E’ un guaio quando la terza puntata di una serialità che piace (o che fa male come farebbe a un masochista) è anche la penultima. Un po’ come gustare una minestra corposa, a base di legumi, cereali, spezie, avendone solo un mestolo per separare e apprezzare i sapori. Diciamo la verità, Fazio e Saviano ci mancheranno. Ma l’assenza che avvertiremo sarà da parametrare, nello specifico a questi palinsesti traboccanti di chiacchiera politica, a ogni ora e su ogni tasto del telecomando, di quiz, indovinelli, rebus.
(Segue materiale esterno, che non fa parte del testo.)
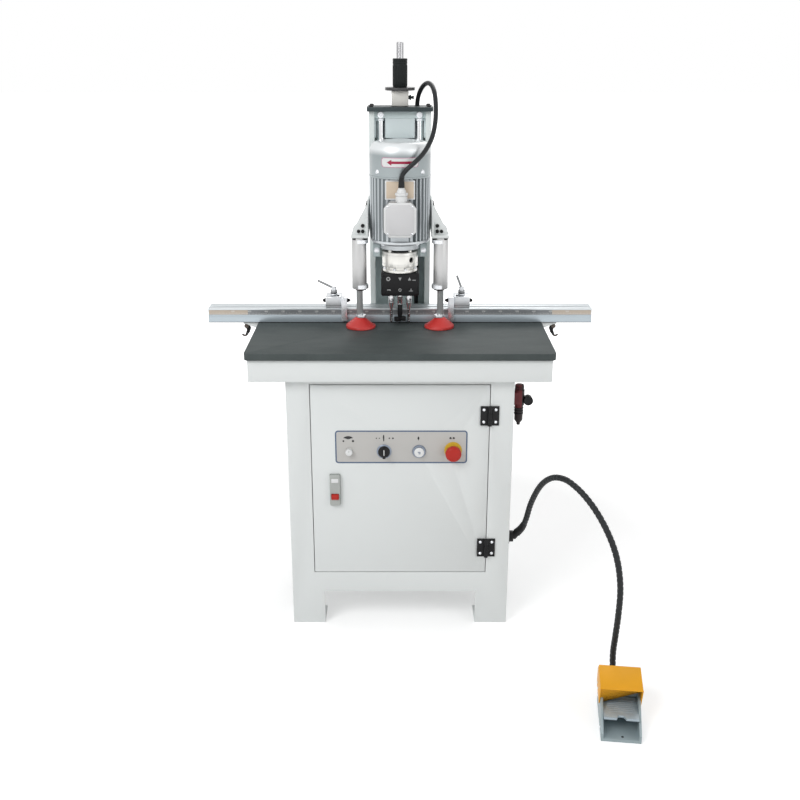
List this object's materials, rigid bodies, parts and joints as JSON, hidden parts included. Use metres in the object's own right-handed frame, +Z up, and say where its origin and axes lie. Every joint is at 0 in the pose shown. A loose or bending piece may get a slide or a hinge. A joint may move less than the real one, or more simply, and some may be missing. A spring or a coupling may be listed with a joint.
{
  "type": "wood boring machine",
  "caption": "Bench-height pneumatic wood boring machine: vertical motor on a column slide over geared hinge bits, clamps, stops on a fence rail, cabinet with door, foot pedal on a hose.",
  "frame": {"origin": "on the work table's top face, straight below the boring axis", "axes": "+Z up along the spindle, +X the operator's right, +Y from the operator towards the column"},
  "size_m": [1.1994, 1.0571, 1.6463],
  "materials": {
    "white_paint": "satin",
    "grey_paint": "satin",
    "table_laminate": "matt",
    "dark_steel": "satin",
    "chrome": "polished",
    "steel": "brushed",
    "aluminium": "satin",
    "cast_aluminium": "cast",
    "black_metal": "satin",
    "black_plastic": "satin",
    "black_rubber": "matt",
    "cream_plastic": "satin",
    "red_rubber": "satin",
    "red_plastic": "gloss",
    "white_plastic": "gloss",
    "grey_plastic": "satin",
    "board_plastic": "matt",
    "pedal_grey": "painted casting",
    "treadle_grey": "satin",
    "hood_yellow": "satin"
  },
  "bodies": {
    "machine": {"work_table": "table_laminate", "apron": "white_paint", "cabinet": "white_paint", "column": "grey_paint", "control_board": "board_plastic", "top_plate": "dark_steel", "guide_rod_left": "chrome", "guide_rod_right": "chrome", "lift_cylinder": "cast_aluminium", "stroke_stop": "cream_plastic", "fence_rail": "aluminium", "rail_bracket_left": "white_paint", "rail_bracket_right": "white_paint", "clamp_bracket_left": "white_paint", "clamp_bracket_right": "white_paint", "clamp_cylinder_left": "aluminium", "clamp_cylinder_right": "aluminium", "hinge_upper_frame_leaf": "black_metal", "hinge_lower_frame_leaf": "black_metal", "air_unit": "black_plastic", "hose_gland": "black_plastic", "foot_hose": "black_rubber", "pedal_base": "pedal_grey", "pedal_hood": "hood_yellow"},
    "door": {"door": "white_paint", "door_latch": "grey_plastic", "hinge_upper_door_leaf": "black_metal", "hinge_lower_door_leaf": "black_metal"},
    "delay": {"delay_knob": "white_plastic"},
    "selector": {"selector_switch": "black_plastic"},
    "start": {"start_button": "white_plastic"},
    "emergency": {"emergency_stop": "red_plastic"},
    "latch": {"latch_button": "red_plastic"},
    "head": {"lift_rod": "steel", "carriage": "grey_paint", "spindle_housing": "cast_aluminium", "gear_head": "black_metal", "motor_housing": "cast_aluminium", "end_bell": "cast_aluminium", "fan_cowl": "cast_aluminium", "terminal_box": "cast_aluminium", "terminal_gland": "white_plastic", "motor_cable": "black_rubber"},
    "spindle": {"motor_rotor": "steel", "centre_spindle": "steel", "hinge_bit": "black_metal"},
    "side_spindle_left": {"side_spindle_left": "steel"},
    "side_spindle_right": {"side_spindle_right": "steel"},
    "sleeve": {"stroke_sleeve": "black_rubber"},
    "clamp_left": {"clamp_rod_left": "chrome", "clamp_foot_left": "red_rubber"},
    "clamp_right": {"clamp_rod_right": "chrome", "clamp_foot_right": "red_rubber"},
    "stop_left": {"stop_block_left": "aluminium"},
    "stop_right": {"stop_block_right": "aluminium"},
    "stop_blade_left": {"stop_plate_left": "steel"},
    "stop_blade_right": {"stop_plate_right": "steel"},
    "stop_lever_left": {"stop_lever_left": "black_metal"},
    "stop_lever_right": {"stop_lever_right": "black_metal"},
    "treadle": {"pedal_plate": "treadle_grey"}
  },
  "joints": [
    {"name": "door_swing", "type": "hinge", "parent": "machine", "child": "door", "pos_m": [0.251, -0.2783, -0.3891], "axis": [0, 0, 1], "range_deg": [0, 95]},
    {"name": "delay_turn", "type": "hinge", "parent": "door", "child": "delay", "pos_m": [-0.144, -0.2723, -0.2961], "axis": [0, 1, 0], "range_deg": [-140, 140]},
    {"name": "selector_turn", "type": "hinge", "parent": "door", "child": "selector", "pos_m": [-0.045, -0.2723, -0.2961], "axis": [0, 1, 0], "range_deg": [-45, 45]},
    {"name": "start_press", "type": "slide", "parent": "door", "child": "start", "axis": [0, 1, 0], "range_m": [0, 0.004], "stiffness_N_per_m": 400, "springref_m": -0.004},
    {"name": "emergency_press", "type": "slide", "parent": "door", "child": "emergency", "axis": [0, 1, 0], "range_m": [0, 0.005]},
    {"name": "latch_press", "type": "slide", "parent": "door", "child": "latch", "axis": [0, 1, 0], "range_m": [0, 0.003], "stiffness_N_per_m": 300, "springref_m": -0.003},
    {"name": "head_feed", "type": "slide", "parent": "machine", "child": "head", "axis": [0, 0, 1], "range_m": [0, 0.06], "deforming": ["motor_cable"]},
    {"name": "spindle_spin", "type": "hinge", "parent": "head", "child": "spindle", "pos_m": [0, 0, 0.097], "axis": [0, 0, 1], "continuous": true},
    {"name": "side_spin_left", "type": "hinge", "parent": "head", "child": "side_spindle_left", "pos_m": [-0.026, -0.0055, 0.097], "axis": [0, 0, 1], "continuous": true},
    {"name": "side_spin_right", "type": "hinge", "parent": "head", "child": "side_spindle_right", "pos_m": [0.026, -0.0055, 0.097], "axis": [0, 0, 1], "continuous": true},
    {"name": "stroke_set", "type": "slide", "parent": "head", "child": "sleeve", "axis": [0, 0, 1], "range_m": [0, 0.02]},
    {"name": "clamp_lift_left", "type": "slide", "parent": "machine", "child": "clamp_left", "axis": [0, 0, 1], "range_m": [0, 0.05]},
    {"name": "clamp_lift_right", "type": "slide", "parent": "machine", "child": "clamp_right", "axis": [0, 0, 1], "range_m": [0, 0.05]},
    {"name": "stop_slide_left", "type": "slide", "parent": "machine", "child": "stop_left", "axis": [-1, 0, 0], "range_m": [0, 0.33]},
    {"name": "stop_slide_right", "type": "slide", "parent": "machine", "child": "stop_right", "axis": [1, 0, 0], "range_m": [0, 0.33]},
    {"name": "blade_flip_left", "type": "hinge", "parent": "stop_left", "child": "stop_blade_left", "pos_m": [-0.175, 0.034, 0.0663], "axis": [1, 0, 0], "range_deg": [-200, 0]},
    {"name": "blade_flip_right", "type": "hinge", "parent": "stop_right", "child": "stop_blade_right", "pos_m": [0.161, 0.034, 0.0663], "axis": [1, 0, 0], "range_deg": [-200, 0]},
    {"name": "lever_turn_left", "type": "hinge", "parent": "stop_left", "child": "stop_lever_left", "pos_m": [-0.1985, 0.0525, 0.0788], "axis": [0, 0, 1], "range_deg": [-60, 60]},
    {"name": "lever_turn_right", "type": "hinge", "parent": "stop_right", "child": "stop_lever_right", "pos_m": [0.1845, 0.0525, 0.0788], "axis": [0, 0, 1], "range_deg": [-75, 25]},
    {"name": "treadle_press", "type": "hinge", "parent": "machine", "child": "treadle", "pos_m": [0.56495, -0.72235, -0.8], "axis": [0.9925, -0.1219, 0], "range_deg": [0, 8], "stiffness_Nm_per_rad": 2, "springref_deg": -8.59}
  ],
  "couplings": [
    {"joint": "side_spin_left", "follows": "spindle_spin", "ratio": -1},
    {"joint": "side_spin_right", "follows": "spindle_spin", "ratio": -1}
  ]
}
Di donne scosciate, programmi del primo pomeriggio e dell’ultimo scampolo di notte pieni di fratelli della piccola uccisa, criminologhe fighe e avetrane da scavetrare, finché non resta neanche un pezzettino di dignità.  

Quando le quattro puntate finiranno non avremo più una ragione televisiva per scannarci, perché perdere le staffe per Santoro ormai è banale, e per trovare qualcosa di guardabile (lo diciamo senza snobismo progressista) dovremo tornare a coricarci alle tre di mattina, quando Rai educational programma i documentari, Eduardo e le lezioni di trigonometria.
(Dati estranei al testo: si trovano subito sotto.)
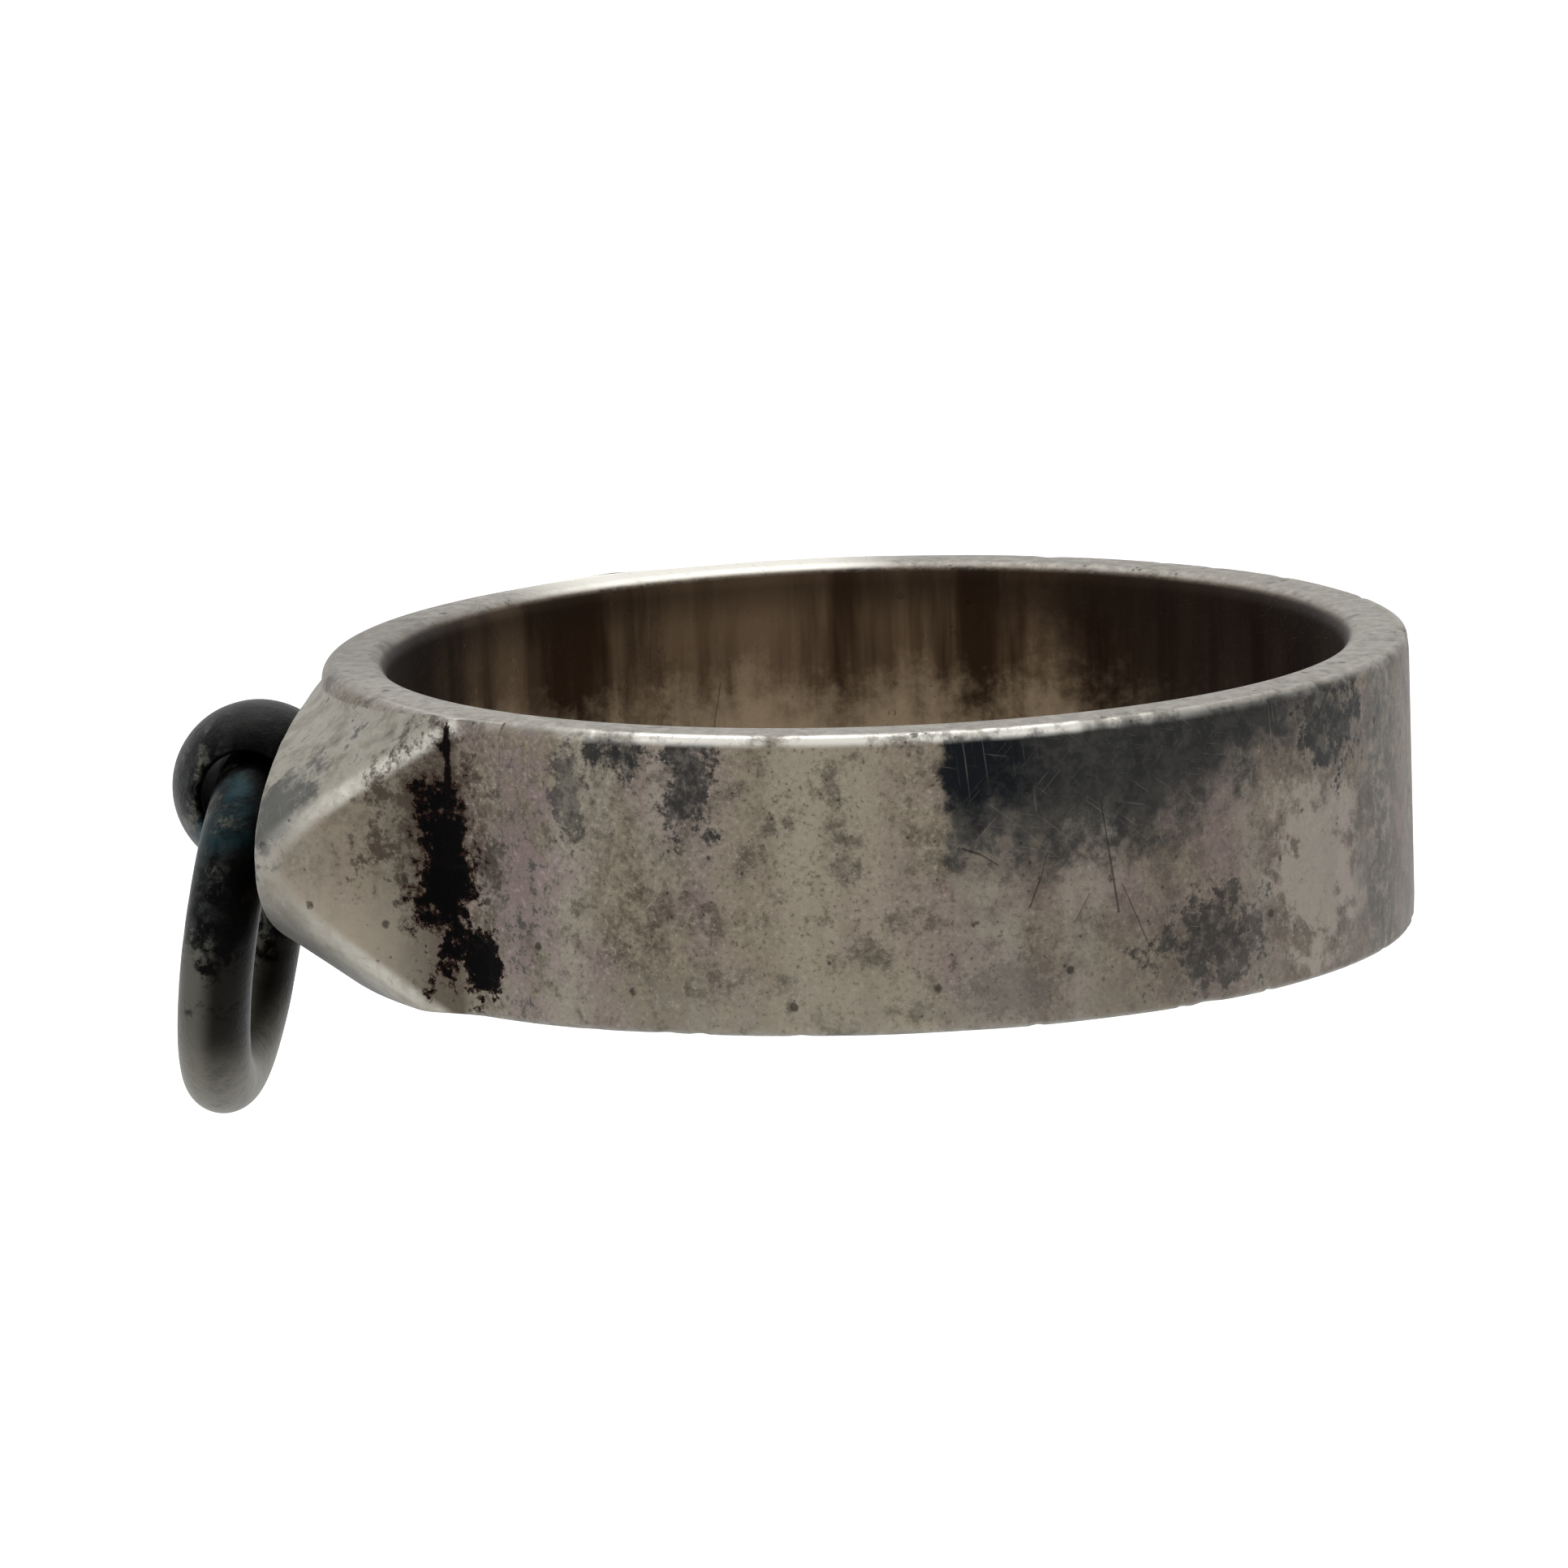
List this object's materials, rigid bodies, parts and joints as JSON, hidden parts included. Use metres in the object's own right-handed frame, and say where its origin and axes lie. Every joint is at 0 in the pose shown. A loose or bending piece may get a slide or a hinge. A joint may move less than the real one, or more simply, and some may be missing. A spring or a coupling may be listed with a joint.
{
  "type": "finger ring with captive hoop",
  "caption": "Flat finger band with a bevelled flat-topped head, a drilled bead on the head and a captive round-wire hoop that swings in the bead.",
  "frame": {"origin": "centre of the finger bore", "axes": "+Z along the finger bore, -X towards the head and its bead, the bead's hole along Y, the hoop hangs towards -Z"},
  "size_m": [0.024, 0.0206, 0.0092],
  "materials": {
    "worn_silver": "worn sterling silver with tarnish in the hollows",
    "dark_silver": "oxidised sterling silver, worn bright on the high places"
  },
  "bodies": {
    "ring": {"band": "worn_silver", "head": "worn_silver", "bead": "dark_silver", "bead_peg": "dark_silver"},
    "hoop": {"hoop": "dark_silver"}
  },
  "joints": [
    {"name": "hoop_swing", "type": "hinge", "parent": "ring", "child": "hoop", "pos_m": [-0.0119, 0, 0], "axis": [0, 1, 0], "range_deg": [-19, 179]}
  ]
}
Se a questo mondo i più falliti sono gli ignavi, Fazio e Saviano hanno il merito di avere una identità. Per questo perfino li rimpiangeremo. Per questo loro vincono e Fini è un fallito. Sarà pure una riconoscibilità condita di costruzioni retoriche, della pretesa di essere sempre il bianco nel bipolarismo morale, però avvertiamo una fame tale di cose non ibride, che apparentemente si riesce a placare solo con un buonista ligure e uno scrittore che talvolta inciampa. E questo deve far capire quanto stiano male le cose nell’industria catodica, potendoci permettere di dirlo proprio perché al governo siedono i “nostri”, incapaci di produrre qualcosa di valido al di là di fiction apprezzabili.    
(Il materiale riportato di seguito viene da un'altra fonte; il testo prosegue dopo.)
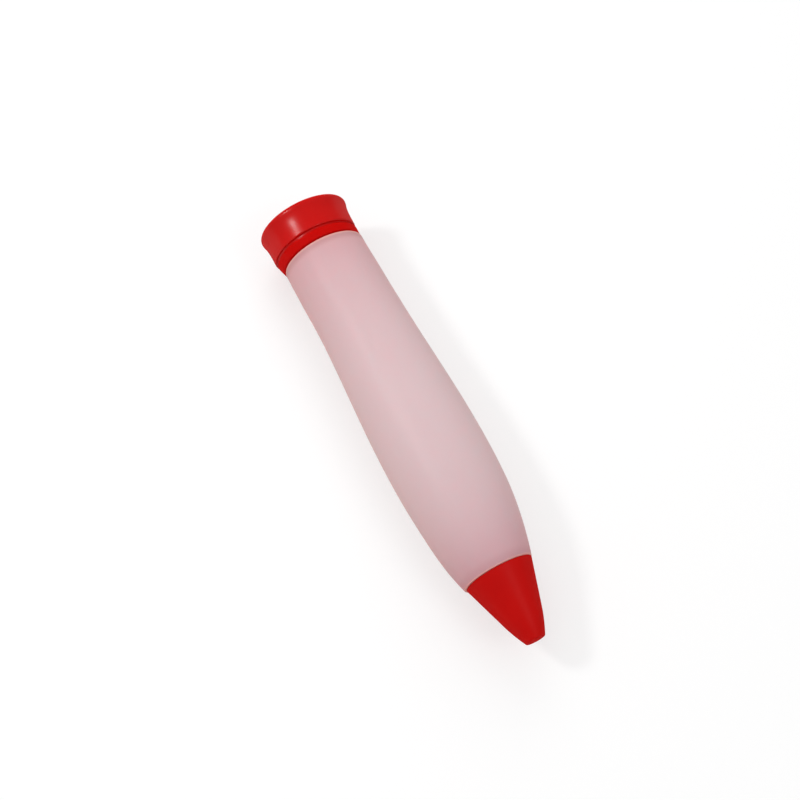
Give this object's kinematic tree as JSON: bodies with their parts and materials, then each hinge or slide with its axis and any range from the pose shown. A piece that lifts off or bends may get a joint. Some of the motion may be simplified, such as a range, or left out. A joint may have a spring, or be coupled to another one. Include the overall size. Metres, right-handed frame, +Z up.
{
  "type": "squeeze decorating pen",
  "caption": "Squeeze pen for writing and decorating with icing or melted chocolate: soft bulb, pull-out tail plug, writing nozzle and pull-off cone cap.",
  "frame": {"origin": "on the surface the pen lies on, under the middle of its length", "axes": "+X along the pen's axis from the tail plug towards the tip of the cap, +Z up"},
  "size_m": [0.155, 0.0322, 0.0322],
  "materials": {
    "milky_silicone": "matt, milky, lets light through",
    "red_plug_plastic": "soft gloss",
    "red_cap_plastic": "satin"
  },
  "bodies": {
    "squeeze_bulb": {"squeeze_bulb": "milky_silicone"},
    "tail_plug": {"tail_plug": "red_plug_plastic"},
    "writing_nozzle": {"writing_nozzle": "red_cap_plastic"},
    "nozzle_cap": {"nozzle_cap": "red_cap_plastic"}
  },
  "joints": [
    {"name": "plug_pull", "type": "slide", "parent": "squeeze_bulb", "child": "tail_plug", "axis": [-1, 0, 0], "range_m": [0, 0.03]},
    {"name": "nozzle_pull", "type": "slide", "parent": "squeeze_bulb", "child": "writing_nozzle", "axis": [1, 0, 0], "range_m": [0, 0.025]},
    {"name": "cap_pull", "type": "slide", "parent": "writing_nozzle", "child": "nozzle_cap", "axis": [1, 0, 0], "range_m": [0, 0.03]}
  ]
}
C’è sempre troppo in “Vieni via con me”, manifesto (che vorrebbe apparire sobrio ma è in sé pacchiano) del cattolicesimo democratico che incontra il comunismo buono, tutto passione civile e fatale caduta nella retorica (lo ammettiamo senza sarcasmo). In ossequio alla regola, anche ieri il programma era pieno come un uovo, ma forse è stato più digeribile perché a parte le fucilate contro Berlusconi (alle quali siamo talmente avvezzi che se si spara “con stile” quasi si tollera), non ci sono stati scivoloni nella fanghiglia. Maroni ha fatto il suo compito (e peccato che raccontare come il governo stia soffocando le mafie sembri solo il risarcimento di un ministro permaloso; ma è sempre la destra delle antenne a dover fare ammenda); Saviano è tornato a fare l’autore di Gomorra non rivestendo i panni della vittima della dittatura azzurra; Corrado Guzzanti ha demolito senza l’acredine della sorella premier e ministri, menando fendenti contro il “perdentismo” di Bersani (sembra ormai un pacchetto unico); la sorella di Stefano Cucchi ha enfatizzato il ricordo del fratello non santo, però ammazzato in un carcere in modo oscuro e sacralizzante; David Anzalone, handicappato, ha recitato un brano comico sdrammatizzando il peso della disabilità: sublime oltre ogni retorica; Bonino, Camusso e Morante hanno ricostituito la falange femminista, che ha meriti quando denuncia l’infamia delle donne negate, ma scade quando afferma il tratto, consueto, delle donne senza dio né femminilità.                              

C’è tutto, rottami della sottocultura (come la chiamano loro bollando i costumi della gente che non li vota) progressista, e argenteria vera del pensiero non conservatore.

Tutto di loro, insomma, e nulla di nostro in questa tele che sarebbe sotto il dominio incontrastato del Cavaliere. Quanto li agevola questa destra che occulta benissimo le sue risorse.